_Problem:_
Restate word for word the lines beginning at the one that contains "seat() battery_cells();" and ending at the one that contains "bpy.context.view_layer.update()"; include both and nothing else.

_Data section:_
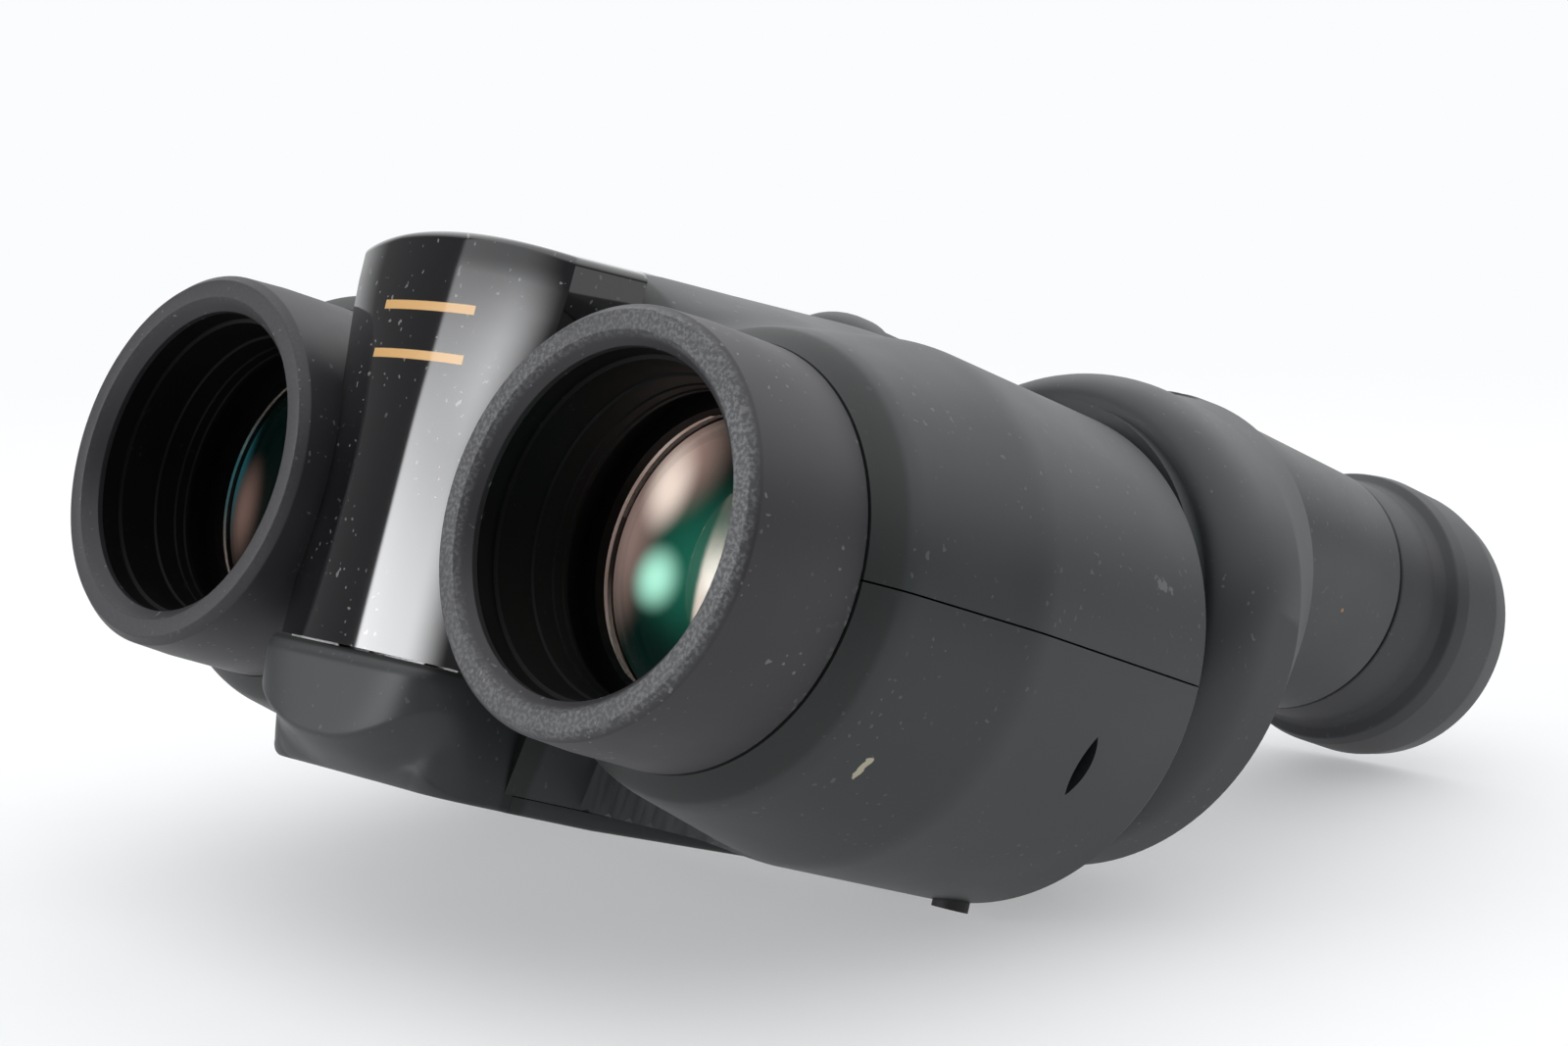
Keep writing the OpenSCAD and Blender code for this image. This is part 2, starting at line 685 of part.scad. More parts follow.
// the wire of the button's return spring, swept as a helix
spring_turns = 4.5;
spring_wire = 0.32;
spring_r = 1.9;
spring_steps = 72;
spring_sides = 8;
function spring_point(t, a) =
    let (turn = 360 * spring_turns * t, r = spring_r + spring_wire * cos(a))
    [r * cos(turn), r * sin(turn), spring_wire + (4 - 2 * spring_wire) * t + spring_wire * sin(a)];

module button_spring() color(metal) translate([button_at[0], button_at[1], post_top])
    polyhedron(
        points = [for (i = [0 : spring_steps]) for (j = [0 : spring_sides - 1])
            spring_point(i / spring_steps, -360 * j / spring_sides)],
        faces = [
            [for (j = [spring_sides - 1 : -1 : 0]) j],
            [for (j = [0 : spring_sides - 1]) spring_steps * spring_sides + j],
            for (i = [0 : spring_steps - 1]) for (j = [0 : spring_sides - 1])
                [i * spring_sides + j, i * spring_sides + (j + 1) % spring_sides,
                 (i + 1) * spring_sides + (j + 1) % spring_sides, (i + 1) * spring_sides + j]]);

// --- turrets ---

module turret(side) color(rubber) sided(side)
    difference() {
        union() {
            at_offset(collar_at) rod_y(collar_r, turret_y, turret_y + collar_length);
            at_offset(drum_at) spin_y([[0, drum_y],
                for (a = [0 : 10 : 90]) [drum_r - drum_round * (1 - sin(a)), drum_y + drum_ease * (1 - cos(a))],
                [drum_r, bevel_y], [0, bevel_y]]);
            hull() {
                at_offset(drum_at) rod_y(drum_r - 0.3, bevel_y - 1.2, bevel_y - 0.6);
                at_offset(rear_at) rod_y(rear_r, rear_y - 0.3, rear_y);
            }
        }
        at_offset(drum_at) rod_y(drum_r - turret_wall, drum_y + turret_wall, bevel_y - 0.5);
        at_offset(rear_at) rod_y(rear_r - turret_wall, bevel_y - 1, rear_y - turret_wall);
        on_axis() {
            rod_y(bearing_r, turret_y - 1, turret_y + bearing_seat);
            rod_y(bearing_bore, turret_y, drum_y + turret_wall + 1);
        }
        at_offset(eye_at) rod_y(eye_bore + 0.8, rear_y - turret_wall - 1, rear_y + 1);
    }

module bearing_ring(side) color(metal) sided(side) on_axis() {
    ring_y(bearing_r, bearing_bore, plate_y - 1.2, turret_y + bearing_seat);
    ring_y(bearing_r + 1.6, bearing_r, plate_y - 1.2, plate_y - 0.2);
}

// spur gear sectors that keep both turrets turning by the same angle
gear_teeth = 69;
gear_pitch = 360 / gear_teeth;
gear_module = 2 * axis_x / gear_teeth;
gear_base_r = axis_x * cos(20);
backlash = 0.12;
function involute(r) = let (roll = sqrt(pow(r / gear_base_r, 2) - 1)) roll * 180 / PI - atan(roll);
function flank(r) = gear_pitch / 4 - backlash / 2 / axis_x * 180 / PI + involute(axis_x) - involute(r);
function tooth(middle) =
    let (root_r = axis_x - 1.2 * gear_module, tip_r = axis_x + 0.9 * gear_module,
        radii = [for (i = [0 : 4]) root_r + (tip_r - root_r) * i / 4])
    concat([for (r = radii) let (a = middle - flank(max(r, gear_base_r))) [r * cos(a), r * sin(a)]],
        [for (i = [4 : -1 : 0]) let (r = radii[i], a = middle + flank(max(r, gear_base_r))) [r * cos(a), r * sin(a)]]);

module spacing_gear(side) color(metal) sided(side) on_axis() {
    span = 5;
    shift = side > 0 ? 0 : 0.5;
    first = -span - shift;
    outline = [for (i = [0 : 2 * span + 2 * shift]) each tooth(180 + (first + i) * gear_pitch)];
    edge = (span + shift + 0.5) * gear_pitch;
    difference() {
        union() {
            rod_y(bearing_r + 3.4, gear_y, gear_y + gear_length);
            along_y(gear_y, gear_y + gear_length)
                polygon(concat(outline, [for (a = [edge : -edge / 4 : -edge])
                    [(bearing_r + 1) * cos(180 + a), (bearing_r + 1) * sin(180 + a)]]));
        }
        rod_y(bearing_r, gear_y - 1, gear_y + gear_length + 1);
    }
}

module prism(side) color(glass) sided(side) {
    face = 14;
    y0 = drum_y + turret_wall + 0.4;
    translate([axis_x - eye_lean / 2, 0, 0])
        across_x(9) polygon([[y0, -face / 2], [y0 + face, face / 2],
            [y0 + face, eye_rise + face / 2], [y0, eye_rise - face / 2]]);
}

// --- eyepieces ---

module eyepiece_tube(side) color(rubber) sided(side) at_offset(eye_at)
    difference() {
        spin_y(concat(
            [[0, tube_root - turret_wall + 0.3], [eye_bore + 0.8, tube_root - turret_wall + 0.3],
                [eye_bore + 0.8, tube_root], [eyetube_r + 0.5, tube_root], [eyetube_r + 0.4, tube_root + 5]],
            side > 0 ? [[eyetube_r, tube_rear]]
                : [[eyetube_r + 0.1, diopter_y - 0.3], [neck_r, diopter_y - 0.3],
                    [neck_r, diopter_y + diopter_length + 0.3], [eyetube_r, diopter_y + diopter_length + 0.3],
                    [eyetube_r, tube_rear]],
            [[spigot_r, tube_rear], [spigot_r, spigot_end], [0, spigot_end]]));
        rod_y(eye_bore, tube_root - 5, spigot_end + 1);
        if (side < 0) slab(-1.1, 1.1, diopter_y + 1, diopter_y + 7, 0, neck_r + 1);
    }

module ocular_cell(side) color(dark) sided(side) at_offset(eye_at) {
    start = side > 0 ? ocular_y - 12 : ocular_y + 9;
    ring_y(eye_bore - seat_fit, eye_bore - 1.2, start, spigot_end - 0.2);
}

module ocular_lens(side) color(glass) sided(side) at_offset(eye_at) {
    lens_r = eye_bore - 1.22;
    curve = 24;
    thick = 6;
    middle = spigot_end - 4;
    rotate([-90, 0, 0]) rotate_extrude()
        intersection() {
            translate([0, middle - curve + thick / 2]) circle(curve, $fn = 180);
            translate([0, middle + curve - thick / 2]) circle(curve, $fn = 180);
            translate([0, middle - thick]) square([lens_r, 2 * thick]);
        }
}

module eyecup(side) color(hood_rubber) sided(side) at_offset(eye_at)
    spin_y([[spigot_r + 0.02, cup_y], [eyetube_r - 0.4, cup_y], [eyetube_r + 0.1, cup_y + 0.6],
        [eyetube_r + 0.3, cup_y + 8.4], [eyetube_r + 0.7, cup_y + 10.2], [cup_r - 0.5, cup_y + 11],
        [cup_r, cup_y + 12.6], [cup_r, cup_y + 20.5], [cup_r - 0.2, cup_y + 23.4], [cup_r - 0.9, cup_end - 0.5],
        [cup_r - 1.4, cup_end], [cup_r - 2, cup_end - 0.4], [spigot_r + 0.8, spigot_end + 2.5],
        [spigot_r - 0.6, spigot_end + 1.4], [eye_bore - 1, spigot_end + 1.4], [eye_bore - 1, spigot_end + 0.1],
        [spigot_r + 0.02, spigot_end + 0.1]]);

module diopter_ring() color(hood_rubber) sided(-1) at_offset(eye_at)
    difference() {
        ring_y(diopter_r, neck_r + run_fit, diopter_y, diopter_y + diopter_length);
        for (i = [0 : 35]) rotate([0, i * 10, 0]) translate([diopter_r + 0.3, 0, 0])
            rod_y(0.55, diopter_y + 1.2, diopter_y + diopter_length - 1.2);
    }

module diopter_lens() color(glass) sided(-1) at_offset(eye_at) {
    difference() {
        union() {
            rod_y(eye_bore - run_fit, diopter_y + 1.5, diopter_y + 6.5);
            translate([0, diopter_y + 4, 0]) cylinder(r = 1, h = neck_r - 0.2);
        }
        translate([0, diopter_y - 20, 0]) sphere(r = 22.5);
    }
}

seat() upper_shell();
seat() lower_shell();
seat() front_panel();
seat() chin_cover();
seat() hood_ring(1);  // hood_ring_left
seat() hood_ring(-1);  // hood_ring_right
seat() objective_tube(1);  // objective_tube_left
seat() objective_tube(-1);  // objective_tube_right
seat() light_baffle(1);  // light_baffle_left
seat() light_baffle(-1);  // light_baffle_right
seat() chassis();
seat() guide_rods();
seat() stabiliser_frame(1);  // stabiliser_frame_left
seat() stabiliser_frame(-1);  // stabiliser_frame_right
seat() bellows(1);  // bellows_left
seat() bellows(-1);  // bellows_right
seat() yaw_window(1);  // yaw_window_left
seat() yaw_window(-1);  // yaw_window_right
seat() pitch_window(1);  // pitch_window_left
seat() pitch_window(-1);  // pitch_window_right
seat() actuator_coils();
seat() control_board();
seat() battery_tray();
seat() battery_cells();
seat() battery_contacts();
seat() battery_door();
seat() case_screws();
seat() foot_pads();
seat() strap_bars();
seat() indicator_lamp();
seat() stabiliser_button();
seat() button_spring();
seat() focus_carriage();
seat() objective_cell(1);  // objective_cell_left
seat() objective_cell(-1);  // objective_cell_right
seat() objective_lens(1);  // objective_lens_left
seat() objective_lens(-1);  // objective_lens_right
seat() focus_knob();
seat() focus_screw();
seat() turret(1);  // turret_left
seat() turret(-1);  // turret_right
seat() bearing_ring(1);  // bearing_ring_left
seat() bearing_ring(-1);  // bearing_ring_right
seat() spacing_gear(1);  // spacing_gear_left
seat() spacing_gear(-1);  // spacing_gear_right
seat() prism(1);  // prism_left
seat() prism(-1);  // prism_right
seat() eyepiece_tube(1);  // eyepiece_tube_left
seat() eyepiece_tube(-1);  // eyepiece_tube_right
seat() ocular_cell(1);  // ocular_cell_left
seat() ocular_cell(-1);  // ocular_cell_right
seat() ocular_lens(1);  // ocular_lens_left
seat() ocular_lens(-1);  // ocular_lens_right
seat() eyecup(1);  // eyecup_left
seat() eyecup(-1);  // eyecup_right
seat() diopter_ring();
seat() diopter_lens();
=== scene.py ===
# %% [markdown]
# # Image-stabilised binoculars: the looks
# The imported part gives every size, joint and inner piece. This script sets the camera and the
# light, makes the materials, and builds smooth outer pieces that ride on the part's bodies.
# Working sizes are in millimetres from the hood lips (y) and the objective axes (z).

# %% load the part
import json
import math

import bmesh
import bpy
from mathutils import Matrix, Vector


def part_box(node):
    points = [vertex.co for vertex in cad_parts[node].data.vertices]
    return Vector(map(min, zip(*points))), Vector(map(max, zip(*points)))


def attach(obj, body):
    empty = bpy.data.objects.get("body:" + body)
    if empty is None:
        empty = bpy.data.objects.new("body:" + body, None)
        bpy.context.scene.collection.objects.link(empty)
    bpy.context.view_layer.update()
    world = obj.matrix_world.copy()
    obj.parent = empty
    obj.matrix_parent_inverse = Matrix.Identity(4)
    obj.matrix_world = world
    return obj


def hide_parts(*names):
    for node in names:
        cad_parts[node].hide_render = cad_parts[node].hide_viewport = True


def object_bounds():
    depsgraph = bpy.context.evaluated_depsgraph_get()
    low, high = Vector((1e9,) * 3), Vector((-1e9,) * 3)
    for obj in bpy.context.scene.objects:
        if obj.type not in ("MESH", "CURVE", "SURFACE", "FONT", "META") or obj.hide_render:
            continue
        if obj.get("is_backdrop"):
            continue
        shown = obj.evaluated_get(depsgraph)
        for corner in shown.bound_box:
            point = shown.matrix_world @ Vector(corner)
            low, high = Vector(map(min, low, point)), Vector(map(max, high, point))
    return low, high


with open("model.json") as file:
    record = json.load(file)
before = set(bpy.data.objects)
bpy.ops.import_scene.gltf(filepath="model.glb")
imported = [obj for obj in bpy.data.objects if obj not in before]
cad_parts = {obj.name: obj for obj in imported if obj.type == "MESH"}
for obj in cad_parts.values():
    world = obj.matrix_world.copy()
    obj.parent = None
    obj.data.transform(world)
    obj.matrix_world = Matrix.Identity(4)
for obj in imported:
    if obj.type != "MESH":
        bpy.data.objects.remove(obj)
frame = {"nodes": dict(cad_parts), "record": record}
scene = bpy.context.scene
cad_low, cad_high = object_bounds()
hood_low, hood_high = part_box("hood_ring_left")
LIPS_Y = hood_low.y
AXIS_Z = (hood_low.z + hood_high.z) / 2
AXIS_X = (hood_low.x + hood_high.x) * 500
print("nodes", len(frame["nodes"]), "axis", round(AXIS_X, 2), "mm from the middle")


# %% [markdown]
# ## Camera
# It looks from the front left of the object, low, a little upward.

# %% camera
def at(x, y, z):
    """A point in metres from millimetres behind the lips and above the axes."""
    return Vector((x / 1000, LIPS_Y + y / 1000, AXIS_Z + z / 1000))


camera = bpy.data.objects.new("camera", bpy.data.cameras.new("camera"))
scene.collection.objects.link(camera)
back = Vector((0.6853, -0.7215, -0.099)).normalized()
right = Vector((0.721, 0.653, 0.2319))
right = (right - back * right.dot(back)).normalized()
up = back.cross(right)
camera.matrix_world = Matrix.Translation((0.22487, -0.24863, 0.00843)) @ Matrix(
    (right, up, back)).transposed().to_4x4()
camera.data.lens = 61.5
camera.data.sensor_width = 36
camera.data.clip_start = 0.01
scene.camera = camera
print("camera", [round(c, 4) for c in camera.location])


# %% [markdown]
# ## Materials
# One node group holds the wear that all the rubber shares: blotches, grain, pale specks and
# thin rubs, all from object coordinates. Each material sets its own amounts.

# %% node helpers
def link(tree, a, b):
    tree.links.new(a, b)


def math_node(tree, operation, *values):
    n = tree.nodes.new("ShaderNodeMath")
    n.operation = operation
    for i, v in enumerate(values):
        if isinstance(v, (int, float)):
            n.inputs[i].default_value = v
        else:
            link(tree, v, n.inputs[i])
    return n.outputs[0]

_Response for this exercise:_
seat() battery_cells();
seat() battery_contacts();
seat() battery_door();
seat() case_screws();
seat() foot_pads();
seat() strap_bars();
seat() indicator_lamp();
seat() stabiliser_button();
seat() button_spring();
seat() focus_carriage();
seat() objective_cell(1);  // objective_cell_left
seat() objective_cell(-1);  // objective_cell_right
seat() objective_lens(1);  // objective_lens_left
seat() objective_lens(-1);  // objective_lens_right
seat() focus_knob();
seat() focus_screw();
seat() turret(1);  // turret_left
seat() turret(-1);  // turret_right
seat() bearing_ring(1);  // bearing_ring_left
seat() bearing_ring(-1);  // bearing_ring_right
seat() spacing_gear(1);  // spacing_gear_left
seat() spacing_gear(-1);  // spacing_gear_right
seat() prism(1);  // prism_left
seat() prism(-1);  // prism_right
seat() eyepiece_tube(1);  // eyepiece_tube_left
seat() eyepiece_tube(-1);  // eyepiece_tube_right
seat() ocular_cell(1);  // ocular_cell_left
seat() ocular_cell(-1);  // ocular_cell_right
seat() ocular_lens(1);  // ocular_lens_left
seat() ocular_lens(-1);  // ocular_lens_right
seat() eyecup(1);  // eyecup_left
seat() eyecup(-1);  // eyecup_right
seat() diopter_ring();
seat() diopter_lens();
=== scene.py ===
# %% [markdown]
# # Image-stabilised binoculars: the looks
# The imported part gives every size, joint and inner piece. This script sets the camera and the
# light, makes the materials, and builds smooth outer pieces that ride on the part's bodies.
# Working sizes are in millimetres from the hood lips (y) and the objective axes (z).

# %% load the part
import json
import math

import bmesh
import bpy
from mathutils import Matrix, Vector


def part_box(node):
    points = [vertex.co for vertex in cad_parts[node].data.vertices]
    return Vector(map(min, zip(*points))), Vector(map(max, zip(*points)))


def attach(obj, body):
    empty = bpy.data.objects.get("body:" + body)
    if empty is None:
        empty = bpy.data.objects.new("body:" + body, None)
        bpy.context.scene.collection.objects.link(empty)
    bpy.context.view_layer.update()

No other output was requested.